Moreover, the same medium that allows anybody to voice their opinion about art also allows any aspiring artist to bypass the old obstacles to publishing their art. For example, before the internet, talented artists had to court the attention of A&Rs to get people to listen to their material. A select group of people decided what music the public at large got to hear, and if one of them wasn’t having a good day, your song might get tossed before the first beat of the first track reached a speaker. Nowadays, you can post your song directly to a social media site and let the people determine for themselves whether they like it. “Shares” and “Likes” are easy to count. A&Rs can’t ignore someone with a million Twitter followers.

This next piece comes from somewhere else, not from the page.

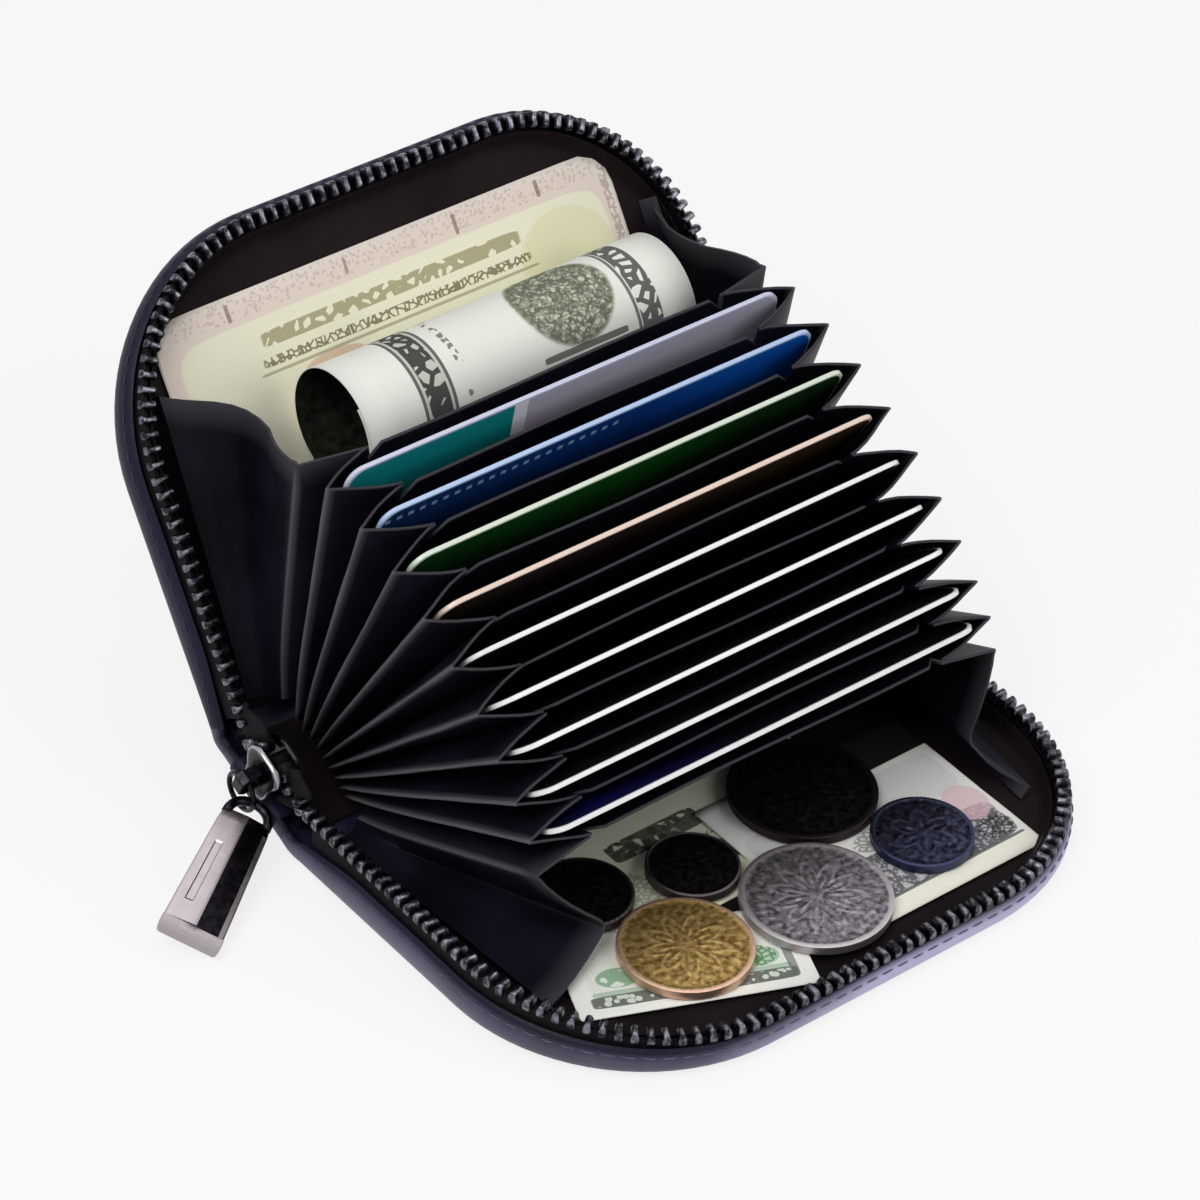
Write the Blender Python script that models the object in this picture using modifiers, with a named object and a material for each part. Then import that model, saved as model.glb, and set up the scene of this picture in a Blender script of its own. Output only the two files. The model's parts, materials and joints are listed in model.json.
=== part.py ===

The film also acknowledges that artists ultimately control how criticism affects them. The point is driven home that artists are people, and like any individuals who throw maximum effort and hope into their projects, their feelings are going to be hurt when that project is negatively reviewed. However, as many of the interviewed performers state, artists have to acknowledge the intelligent criticism, discard the useless insults, be strong enough to brush negativity off their shoulders, and keep doing what they love with maximum effort. It may not be easy to do, but it’s what you have to do if you want to be successful. Once the critics sense a particular weakness or sensitivity, the sharks will come feasting for blood, and it won’t get any easier, as Kanye West has discovered the hard way.
Regardless of on what side of the foregoing controversy your opinion falls, this documentary does a good job of highlighting the issues in an entertaining way, and provoking thoughtful conversation on the subject. The film is well-edited, fast-paced, and generally interesting. While it definitely seems to be biased against the hecklers and critics, some of the interviews are not always a clear-cut win for Kennedy. The documentary appears to be kind of tongue-in-cheek, as Kennedy often acts sensitive and whiny when receiving criticism, but the film is also edited as to poke fun at him. In the end, you realize that he gets it. Don’t be hatin’.